* Start GIVEN INFORMATION *
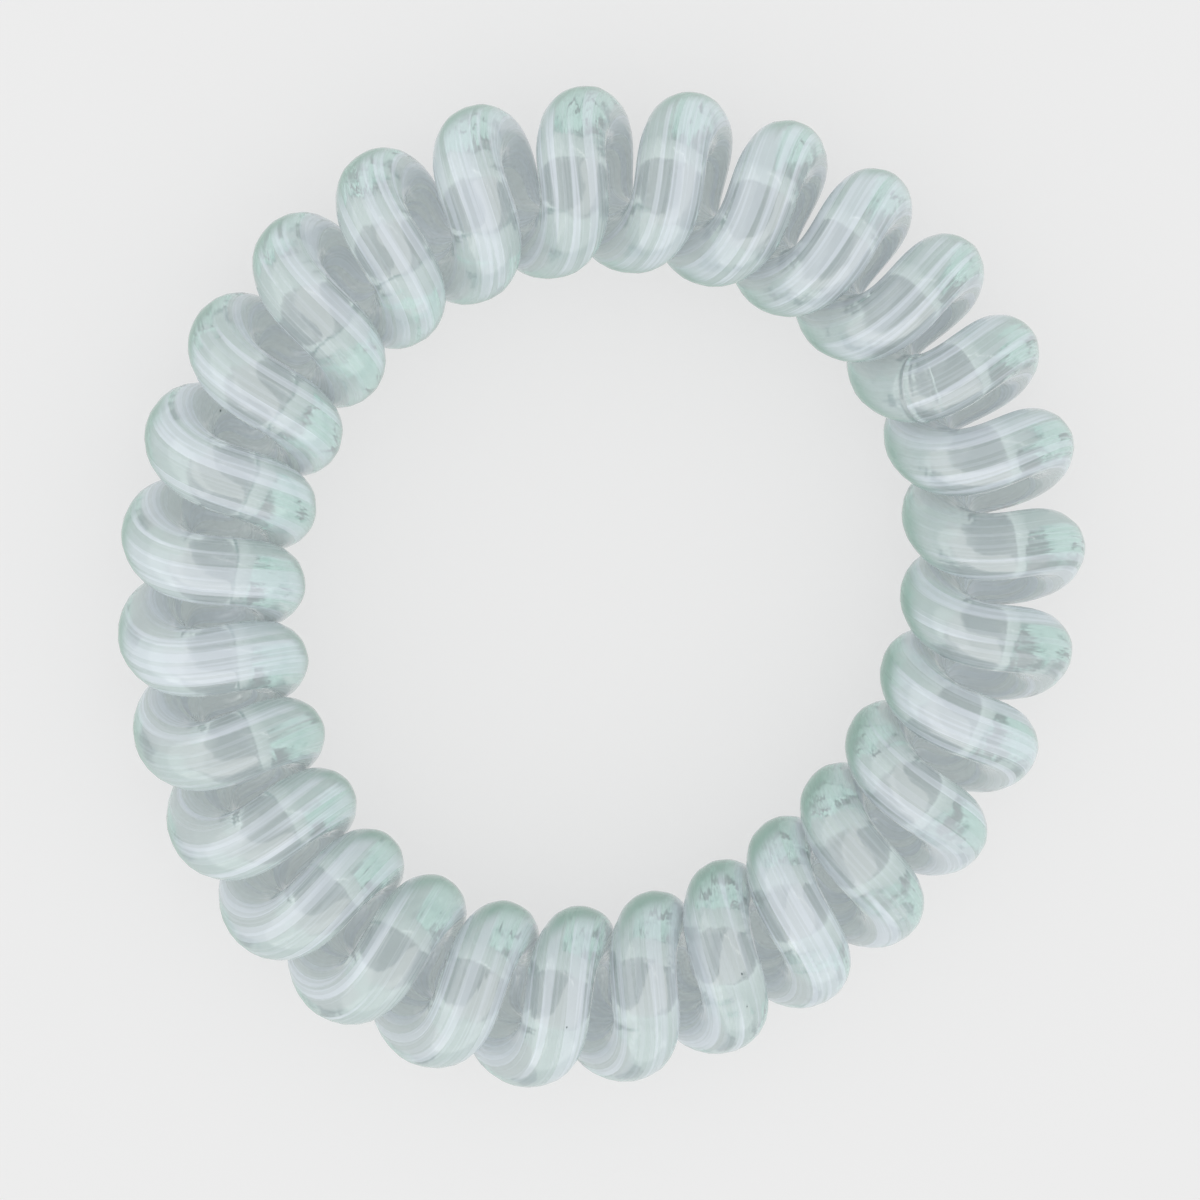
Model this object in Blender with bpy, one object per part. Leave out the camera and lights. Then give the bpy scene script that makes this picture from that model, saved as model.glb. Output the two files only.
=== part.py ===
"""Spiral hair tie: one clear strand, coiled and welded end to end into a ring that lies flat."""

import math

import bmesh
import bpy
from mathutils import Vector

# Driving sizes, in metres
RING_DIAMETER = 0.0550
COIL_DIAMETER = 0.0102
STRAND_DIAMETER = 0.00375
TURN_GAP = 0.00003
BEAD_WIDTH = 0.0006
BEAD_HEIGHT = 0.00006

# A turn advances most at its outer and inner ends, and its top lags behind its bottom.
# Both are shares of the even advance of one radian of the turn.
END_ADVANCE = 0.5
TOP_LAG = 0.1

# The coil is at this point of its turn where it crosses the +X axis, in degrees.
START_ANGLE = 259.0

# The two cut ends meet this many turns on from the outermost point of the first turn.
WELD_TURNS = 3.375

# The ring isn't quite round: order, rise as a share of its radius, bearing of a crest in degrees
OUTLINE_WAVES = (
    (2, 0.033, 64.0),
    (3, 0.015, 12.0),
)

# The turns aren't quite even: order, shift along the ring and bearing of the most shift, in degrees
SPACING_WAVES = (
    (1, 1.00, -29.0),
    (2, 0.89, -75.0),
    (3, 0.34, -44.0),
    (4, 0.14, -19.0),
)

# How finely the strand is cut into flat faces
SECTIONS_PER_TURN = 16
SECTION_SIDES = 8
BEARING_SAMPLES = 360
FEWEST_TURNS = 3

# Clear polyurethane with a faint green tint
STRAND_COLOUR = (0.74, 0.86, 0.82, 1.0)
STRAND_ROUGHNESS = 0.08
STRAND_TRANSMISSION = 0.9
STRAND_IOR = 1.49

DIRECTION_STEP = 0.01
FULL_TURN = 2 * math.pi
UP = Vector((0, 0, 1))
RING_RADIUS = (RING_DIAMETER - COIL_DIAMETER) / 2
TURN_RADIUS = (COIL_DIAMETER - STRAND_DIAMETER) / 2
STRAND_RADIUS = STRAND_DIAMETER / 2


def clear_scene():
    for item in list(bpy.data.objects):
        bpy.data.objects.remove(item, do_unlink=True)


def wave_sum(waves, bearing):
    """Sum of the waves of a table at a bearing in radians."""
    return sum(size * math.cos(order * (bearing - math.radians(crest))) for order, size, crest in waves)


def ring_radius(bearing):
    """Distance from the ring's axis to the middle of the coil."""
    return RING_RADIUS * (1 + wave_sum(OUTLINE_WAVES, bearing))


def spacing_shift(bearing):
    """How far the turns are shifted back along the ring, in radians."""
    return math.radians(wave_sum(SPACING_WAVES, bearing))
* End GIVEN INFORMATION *
Write out the material from the first line to the last, exactly.

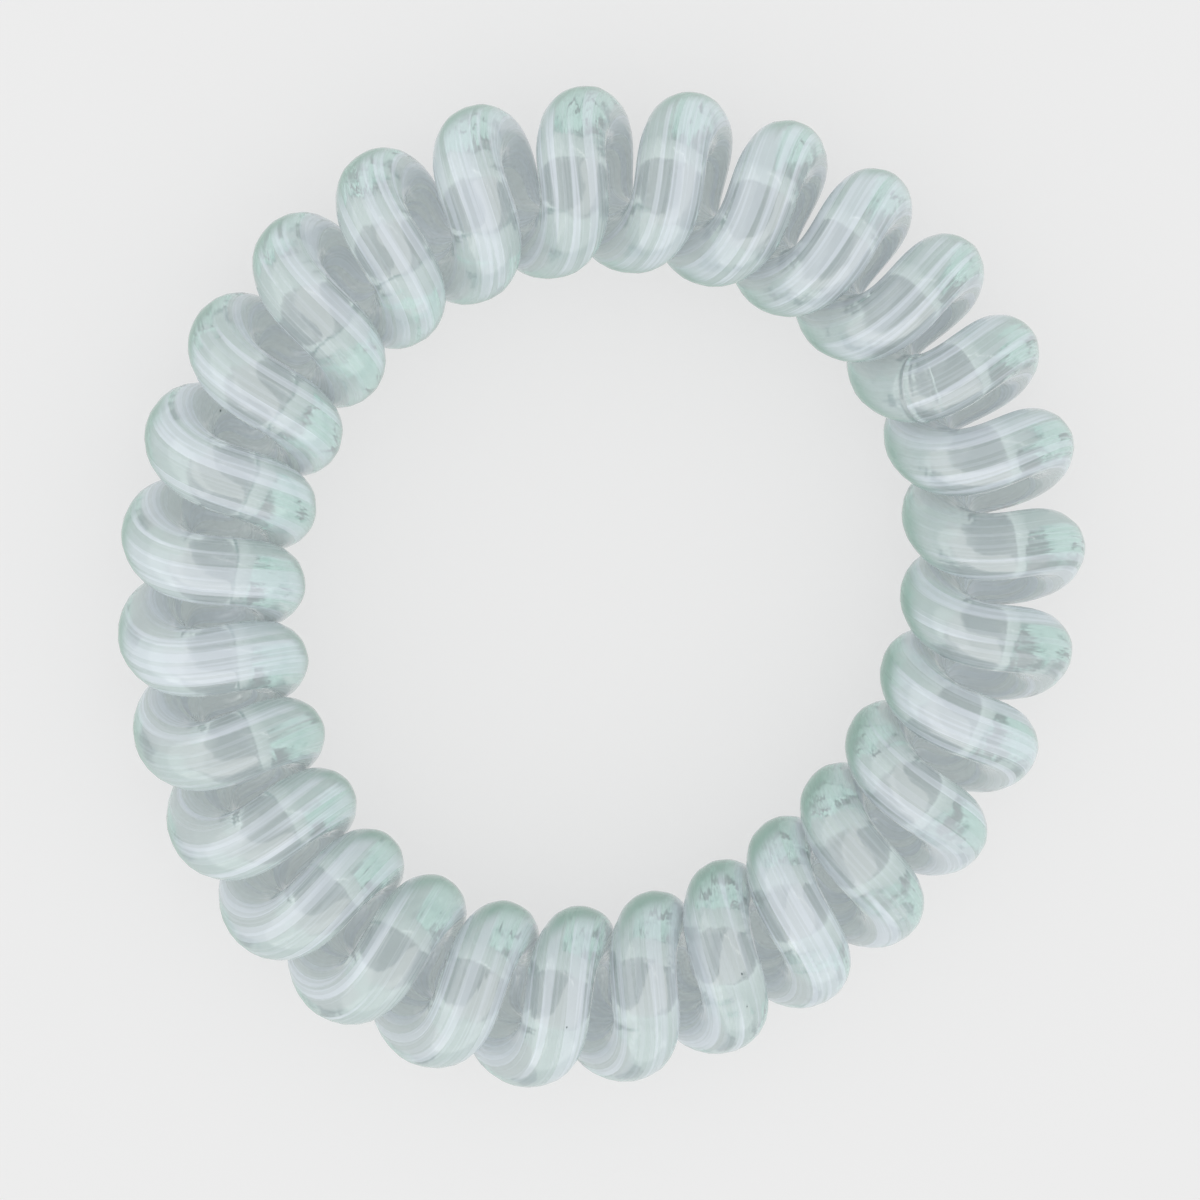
Model this object in Blender with bpy, one object per part. Leave out the camera and lights. Then give the bpy scene script that makes this picture from that model, saved as model.glb. Output the two files only.
=== part.py ===
"""Spiral hair tie: one clear strand, coiled and welded end to end into a ring that lies flat."""

import math

import bmesh
import bpy
from mathutils import Vector

# Driving sizes, in metres
RING_DIAMETER = 0.0550
COIL_DIAMETER = 0.0102
STRAND_DIAMETER = 0.00375
TURN_GAP = 0.00003
BEAD_WIDTH = 0.0006
BEAD_HEIGHT = 0.00006

# A turn advances most at its outer and inner ends, and its top lags behind its bottom.
# Both are shares of the even advance of one radian of the turn.
END_ADVANCE = 0.5
TOP_LAG = 0.1

# The coil is at this point of its turn where it crosses the +X axis, in degrees.
START_ANGLE = 259.0

# The two cut ends meet this many turns on from the outermost point of the first turn.
WELD_TURNS = 3.375

# The ring isn't quite round: order, rise as a share of its radius, bearing of a crest in degrees
OUTLINE_WAVES = (
    (2, 0.033, 64.0),
    (3, 0.015, 12.0),
)

# The turns aren't quite even: order, shift along the ring and bearing of the most shift, in degrees
SPACING_WAVES = (
    (1, 1.00, -29.0),
    (2, 0.89, -75.0),
    (3, 0.34, -44.0),
    (4, 0.14, -19.0),
)

# How finely the strand is cut into flat faces
SECTIONS_PER_TURN = 16
SECTION_SIDES = 8
BEARING_SAMPLES = 360
FEWEST_TURNS = 3

# Clear polyurethane with a faint green tint
STRAND_COLOUR = (0.74, 0.86, 0.82, 1.0)
STRAND_ROUGHNESS = 0.08
STRAND_TRANSMISSION = 0.9
STRAND_IOR = 1.49

DIRECTION_STEP = 0.01
FULL_TURN = 2 * math.pi
UP = Vector((0, 0, 1))
RING_RADIUS = (RING_DIAMETER - COIL_DIAMETER) / 2
TURN_RADIUS = (COIL_DIAMETER - STRAND_DIAMETER) / 2
STRAND_RADIUS = STRAND_DIAMETER / 2


def clear_scene():
    for item in list(bpy.data.objects):
        bpy.data.objects.remove(item, do_unlink=True)


def wave_sum(waves, bearing):
    """Sum of the waves of a table at a bearing in radians."""
    return sum(size * math.cos(order * (bearing - math.radians(crest))) for order, size, crest in waves)


def ring_radius(bearing):
    """Distance from the ring's axis to the middle of the coil."""
    return RING_RADIUS * (1 + wave_sum(OUTLINE_WAVES, bearing))


def spacing_shift(bearing):
    """How far the turns are shifted back along the ring, in radians."""
    return math.radians(wave_sum(SPACING_WAVES, bearing))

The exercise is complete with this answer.